**What needs to be done**
The exercise asks for every line of the data to be reproduced exactly.

**Information provided**
BEGIN

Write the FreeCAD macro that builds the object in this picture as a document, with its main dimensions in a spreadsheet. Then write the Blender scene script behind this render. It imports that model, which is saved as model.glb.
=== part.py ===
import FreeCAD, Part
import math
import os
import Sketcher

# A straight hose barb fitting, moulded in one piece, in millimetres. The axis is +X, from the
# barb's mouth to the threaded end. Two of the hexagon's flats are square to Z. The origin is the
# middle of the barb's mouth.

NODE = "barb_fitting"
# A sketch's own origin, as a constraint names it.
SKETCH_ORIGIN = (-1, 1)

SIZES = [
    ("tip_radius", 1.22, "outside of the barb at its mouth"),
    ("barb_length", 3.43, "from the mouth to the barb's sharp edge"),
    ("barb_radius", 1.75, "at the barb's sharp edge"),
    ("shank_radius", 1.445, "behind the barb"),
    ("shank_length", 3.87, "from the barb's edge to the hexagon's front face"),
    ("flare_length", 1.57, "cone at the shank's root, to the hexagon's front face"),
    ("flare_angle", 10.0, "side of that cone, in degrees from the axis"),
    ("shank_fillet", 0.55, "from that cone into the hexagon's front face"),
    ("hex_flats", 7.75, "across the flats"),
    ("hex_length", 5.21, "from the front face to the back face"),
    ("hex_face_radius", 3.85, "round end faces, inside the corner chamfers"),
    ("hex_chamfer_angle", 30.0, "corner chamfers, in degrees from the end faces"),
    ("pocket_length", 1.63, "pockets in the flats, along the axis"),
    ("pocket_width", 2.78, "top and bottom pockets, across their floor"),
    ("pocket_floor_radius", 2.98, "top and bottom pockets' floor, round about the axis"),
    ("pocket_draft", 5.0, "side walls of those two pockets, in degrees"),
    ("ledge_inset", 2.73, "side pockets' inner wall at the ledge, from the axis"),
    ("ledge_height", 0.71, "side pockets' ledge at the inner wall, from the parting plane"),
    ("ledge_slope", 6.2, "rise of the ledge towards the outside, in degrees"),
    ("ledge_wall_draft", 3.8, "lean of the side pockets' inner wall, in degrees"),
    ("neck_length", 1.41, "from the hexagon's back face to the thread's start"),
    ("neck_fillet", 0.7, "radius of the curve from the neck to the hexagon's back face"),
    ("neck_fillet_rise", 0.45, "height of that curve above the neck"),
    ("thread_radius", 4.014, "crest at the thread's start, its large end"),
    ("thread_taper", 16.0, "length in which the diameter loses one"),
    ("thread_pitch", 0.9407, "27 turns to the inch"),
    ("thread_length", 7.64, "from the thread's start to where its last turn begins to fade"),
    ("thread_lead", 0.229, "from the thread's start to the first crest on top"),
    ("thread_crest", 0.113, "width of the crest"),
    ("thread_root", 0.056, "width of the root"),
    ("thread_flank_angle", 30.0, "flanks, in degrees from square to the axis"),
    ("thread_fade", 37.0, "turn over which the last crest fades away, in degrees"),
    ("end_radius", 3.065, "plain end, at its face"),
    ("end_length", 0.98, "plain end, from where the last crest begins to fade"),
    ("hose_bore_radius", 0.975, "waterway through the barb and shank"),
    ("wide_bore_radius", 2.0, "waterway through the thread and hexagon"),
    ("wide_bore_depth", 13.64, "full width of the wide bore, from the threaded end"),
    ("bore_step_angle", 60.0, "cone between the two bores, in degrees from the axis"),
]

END

**Solution to this problem**
Write the FreeCAD macro that builds the object in this picture as a document, with its main dimensions in a spreadsheet. Then write the Blender scene script behind this render. It imports that model, which is saved as model.glb.
=== part.py ===
import FreeCAD, Part
import math
import os
import Sketcher

# A straight hose barb fitting, moulded in one piece, in millimetres. The axis is +X, from the
# barb's mouth to the threaded end. Two of the hexagon's flats are square to Z. The origin is the
# middle of the barb's mouth.

NODE = "barb_fitting"
# A sketch's own origin, as a constraint names it.
SKETCH_ORIGIN = (-1, 1)

SIZES = [
    ("tip_radius", 1.22, "outside of the barb at its mouth"),
    ("barb_length", 3.43, "from the mouth to the barb's sharp edge"),
    ("barb_radius", 1.75, "at the barb's sharp edge"),
    ("shank_radius", 1.445, "behind the barb"),
    ("shank_length", 3.87, "from the barb's edge to the hexagon's front face"),
    ("flare_length", 1.57, "cone at the shank's root, to the hexagon's front face"),
    ("flare_angle", 10.0, "side of that cone, in degrees from the axis"),
    ("shank_fillet", 0.55, "from that cone into the hexagon's front face"),
    ("hex_flats", 7.75, "across the flats"),
    ("hex_length", 5.21, "from the front face to the back face"),
    ("hex_face_radius", 3.85, "round end faces, inside the corner chamfers"),
    ("hex_chamfer_angle", 30.0, "corner chamfers, in degrees from the end faces"),
    ("pocket_length", 1.63, "pockets in the flats, along the axis"),
    ("pocket_width", 2.78, "top and bottom pockets, across their floor"),
    ("pocket_floor_radius", 2.98, "top and bottom pockets' floor, round about the axis"),
    ("pocket_draft", 5.0, "side walls of those two pockets, in degrees"),
    ("ledge_inset", 2.73, "side pockets' inner wall at the ledge, from the axis"),
    ("ledge_height", 0.71, "side pockets' ledge at the inner wall, from the parting plane"),
    ("ledge_slope", 6.2, "rise of the ledge towards the outside, in degrees"),
    ("ledge_wall_draft", 3.8, "lean of the side pockets' inner wall, in degrees"),
    ("neck_length", 1.41, "from the hexagon's back face to the thread's start"),
    ("neck_fillet", 0.7, "radius of the curve from the neck to the hexagon's back face"),
    ("neck_fillet_rise", 0.45, "height of that curve above the neck"),
    ("thread_radius", 4.014, "crest at the thread's start, its large end"),
    ("thread_taper", 16.0, "length in which the diameter loses one"),
    ("thread_pitch", 0.9407, "27 turns to the inch"),
    ("thread_length", 7.64, "from the thread's start to where its last turn begins to fade"),
    ("thread_lead", 0.229, "from the thread's start to the first crest on top"),
    ("thread_crest", 0.113, "width of the crest"),
    ("thread_root", 0.056, "width of the root"),
    ("thread_flank_angle", 30.0, "flanks, in degrees from square to the axis"),
    ("thread_fade", 37.0, "turn over which the last crest fades away, in degrees"),
    ("end_radius", 3.065, "plain end, at its face"),
    ("end_length", 0.98, "plain end, from where the last crest begins to fade"),
    ("hose_bore_radius", 0.975, "waterway through the barb and shank"),
    ("wide_bore_radius", 2.0, "waterway through the thread and hexagon"),
    ("wide_bore_depth", 13.64, "full width of the wide bore, from the threaded end"),
    ("bore_step_angle", 60.0, "cone between the two bores, in degrees from the axis"),
]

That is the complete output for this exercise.